Cost optimization should support modernization, not undermine it
Cloud cost governance is particularly important in ERP programs because spending can become fragmented across environments, integration services, analytics platforms, storage tiers, and third-party SaaS subscriptions. Cost overruns usually come from poor architecture discipline rather than from cloud itself. Common issues include oversized environments, always-on nonproduction systems, duplicate integration tooling, and unmanaged data replication.
The right approach is to align cost management with service criticality and lifecycle policy. Production financial systems may justify higher resilience spend, while development and test environments should be automated for scheduled shutdown, ephemeral provisioning, and rightsizing. Storage and backup policies should reflect retention obligations without defaulting to premium tiers for all data classes.
Executives should evaluate ERP modernization ROI through a broader lens than infrastructure savings. The more meaningful returns often come from reduced deployment delays, fewer billing disruptions, improved audit readiness, faster acquisitions integration, lower incident impact, and better decision support from timely data. These are operational ROI outcomes enabled by a stronger cloud operating model.
A realistic modernization scenario for a professional services enterprise
Consider a multinational consulting firm running an aging on-premises ERP with custom project accounting, regional tax logic, and manual data exports into a separate BI platform. Month-end close is slow, remote access is inconsistent, and every upgrade requires a freeze across finance and IT. The firm wants better scalability and resilience but cannot tolerate a high-risk big-bang replacement.

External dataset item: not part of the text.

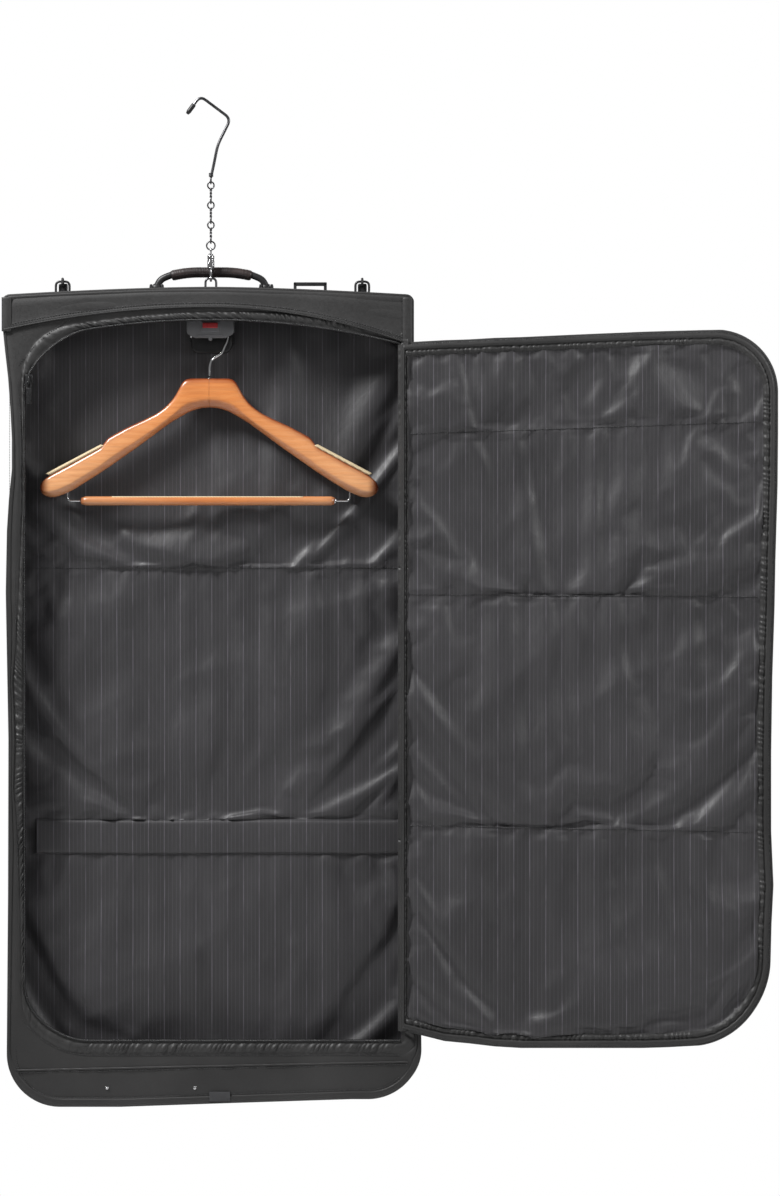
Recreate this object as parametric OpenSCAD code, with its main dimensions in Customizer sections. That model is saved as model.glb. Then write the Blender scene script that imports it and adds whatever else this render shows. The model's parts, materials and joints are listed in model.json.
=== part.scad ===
// Three-fold garment bag, hanging open from its chain and hook.
// Millimetres. +Z is up, the bag's front faces -Y, and the lid opens to +X.
// The origin is the inner top of the steel eye that the bag hangs from.

/* [Bag] */
// Width of the bag
bag_width = 540; // [520:10:580]
// Depth of the bag from front to back
bag_depth = 62; // [60:1:70]
// Drop from the eye to the top edge of the bag
header_drop = 16; // [16:1:18]
// Drop from the eye to the bag's bottom edge
bottom_drop = 1078; // [1070:1:1100]
// Radius of the bag's bottom corners
bottom_radius = 60; // [40:5:70]
// Thickness of the outer fabric walls with their stiffener
wall = 2.5; // [2:0.5:3]

/* [Folds] */
// Drop from the eye to the upper fold line
upper_fold_drop = 378; // [370:1:385]
// Distance between the two fold lines
fold_spacing = 354; // [345:1:360]
// Gap between the sections at each fold line
fold_gap = 2; // [1:0.5:4]
// Height of the stiffened band over the lower fold line
band_height = 46; // [36:2:60]

/* [Opening and lid] */
// Left edge of the front opening
opening_left = -239; // [-245:1:-235]
// Top edge of the front opening
opening_top = -68; // [-72:1:-64]
// Bottom edge of the front opening
opening_bottom = -1000; // [-1010:1:-990]
// X of the line on which the lid is sewn to the bag
lid_hinge_x = 250; // [246:1:254]
// Clearance between the lid and the opening's edge
lid_gap = 3.5; // [3:0.5:6]
// Thickness of the padded lid
lid_thickness = 12; // [8:1:12]
// Radius of the opening's free corners
opening_radius = 84; // [60:2:90]
// Width of the zip coil around the opening
zip_width = 5; // [4:0.5:6]

/* [Carry handle] */
// Distance from the bag's centre line to each handle foot
handle_foot_x = 72; // [68:1:80]
// Height of the grip's centre above its hinge pins
handle_rise = 20; // [18:1:24]
// Radius of the padded grip
grip_radius = 5.8; // [5:0.2:6]

/* [Hook and chain] */
// Radius of the chain wire
chain_wire = 1; // [0.8:0.1:1.1]
// Distance from one chain link to the next
link_pitch = 26; // [24:1:30]
// Radius of the loops at both ends of a link, to the wire's centre
link_loop = 4.5; // [4.3:0.1:5]
// Radius of the round ring under the chain, to the wire's centre
ring_radius = 5.5; // [5.2:0.1:6]
// Radius of the hook wire
hook_wire_radius = 1.9; // [1.6:0.1:2.2]

/* [Hanger] */
// X of the hanger's centre line
hanger_x = -2; // [-4:1:0]
// Y of the hanger's centre plane
hanger_y = 2; // [1:1:3]
// Thickness of the wooden arms
arm_thickness = 20; // [16:1:20]
// Radius of the hanger hook's crown, to the wire's centre
crown_radius = 24; // [23:0.5:26]
// Radius of the hanger hook's wire
hanger_wire = 1.75; // [1.5:0.05:1.9]
// Thickness of the wooden trouser bar
bar_thickness = 12; // [10:1:14]

/* [Shoulder strap] */
// Distance from the centre line to each strap ring
strap_ring_x = 198; // [190:1:205]
// Width of the webbing
webbing_width = 38; // [30:2:40]
// Depth of the hanging loop of webbing below the eye
strap_drop = 345; // [300:5:360]

/* [Hidden] */

// Bag walls
half_width = bag_width / 2;
front_y = -bag_depth / 2;
back_y = bag_depth / 2;
top_z = -header_drop;
top_radius = 8;
lining_inset = 6;
lining_y = back_y - wall - 1;
lining_thickness = 1.5;
band_y = lining_y - lining_thickness - 0.2;
band_thickness = 3;
band_left = -232;
fold_z = [-upper_fold_drop, -upper_fold_drop - fold_spacing];

// Frame bar and eye
bar_top = top_z - wall - 1.5;
bar_half = 255;
eye_leg_x = 7;
eye_wire = 1.5;

// Handle
handle_y = 14;
pin_z = top_z + 6.5;
pin_radius = 2;
pin_clearance = 0.05;
core_radius = 3.5;

// Snap, ring and chain: each joint height is where two wires meet
snap_depth = 5;
snap_wire = 1.5;
barrel_low = 14;
barrel_high = 32;
bolt_radius = 1.25;
bolt_y = -snap_depth;
wire_step = chain_wire + 0.15;
ring_joint = 40;
chain_joint = ring_joint + 2 * (ring_radius - wire_step);
hook_joint = chain_joint + 3 * link_pitch;

// Clamp
rod_radius = 4;
crown_z = -74;
rod_z = crown_z + crown_radius - hanger_wire - rod_radius - 0.25;
cover_half = 31;
cover_low = -78;
cover_pin_y = -6;
cover_pin_z = -44;
cover_face_y = -16;
plate_y = 20;

// Hanger, in its own plane: x from its centre line, z from the eye
arm_top = -131;
shank_radius = 2;
bar_z = -290;
bar_left = -168;
bar_right = 165;
catch_x = 186;
pivot_x = 184;
pivot_z = -283;

// Zip slider
slider_x = opening_left + 5;
slider_z = -134;
coil_depth = 1.8;

// Strap
ring_wire = 1.5;
strap_ring_y = back_y + 5.5;
strap_ring_z = -8;
strap_ring_radius = 9;
webbing_y = back_y + 10;
webbing_thickness = 3;
strap_right_x = 129;
snap_low = -34;

// Paths and outlines
function unit(v) = v / norm(v);
function bend(a, b, c, cut, n) =
    let (p = b + cut * unit(a - b), q = b + cut * unit(c - b))
    [for (i = [0:n]) let (t = i / n) (1 - t) * (1 - t) * p + 2 * t * (1 - t) * b + t * t * q];
function rounded_path(pts, cut, n = 5) = concat(
    [pts[0]],
    [for (i = [1:len(pts) - 2]) each bend(pts[i - 1], pts[i], pts[i + 1], cut, n)],
    [pts[len(pts) - 1]]);
function in_xz(pts, y) = [for (p = pts) [p.x, y, p.y]];
function arc(c, r, a0, a1, n = 8) =
    [for (i = [0:n]) let (a = a0 + (a1 - a0) * i / n) c + r * [cos(a), sin(a)]];
function round_box(lo, hi, r) = concat(
    arc([lo.x + r[0], lo.y + r[0]], r[0], 180, 270),
    arc([hi.x - r[1], lo.y + r[1]], r[1], 270, 360),
    arc([hi.x - r[2], hi.y - r[2]], r[2], 0, 90),
    arc([lo.x + r[3], hi.y - r[3]], r[3], 90, 180));
function along(path, i) = unit(path[min(i + 1, len(path) - 1)] - path[max(i - 1, 0)]);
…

A pragmatic roadmap would begin with a cloud landing zone, identity modernization, network segmentation, and observability baseline. Next, integration services and reporting pipelines would move to managed cloud services with API standardization. Core ERP modules could then be replatformed or selectively replaced with SaaS capabilities, while custom workflows are rebuilt as governed extensions. Throughout the program, infrastructure automation, release pipelines, and disaster recovery tests would be introduced as mandatory controls rather than optional enhancements.

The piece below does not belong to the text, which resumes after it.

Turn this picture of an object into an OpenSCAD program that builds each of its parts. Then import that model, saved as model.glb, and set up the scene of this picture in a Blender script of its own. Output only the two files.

This approach improves cloud readiness in stages. It reduces immediate infrastructure risk, creates a stable platform for future ERP decisions, and avoids locking the organization into either full custom retention or premature SaaS standardization. Most importantly, it aligns modernization with operational continuity, which is the real measure of success for professional services firms.
Executive recommendations for ERP modernization and cloud readiness
Treat ERP modernization as an enterprise platform transformation, not an application project. Define the target cloud operating model early, including governance, resilience, integration, and deployment standards. Build a platform engineering capability that can support ERP, analytics, and adjacent SaaS services with shared controls and reusable automation.
Sequence modernization based on business criticality and dependency risk. Stabilize identity, observability, backup validation, and integration architecture before attempting broad process redesign. Use phased modernization to balance continuity with innovation, and require every workstream to show how it improves recoverability, deployment reliability, and operational visibility.
Finally, measure success through service outcomes: billing continuity, close-cycle performance, release frequency, incident recovery time, audit readiness, and cloud cost accountability. These indicators reveal whether the ERP environment is truly cloud-ready and whether the organization has built a scalable foundation for future growth.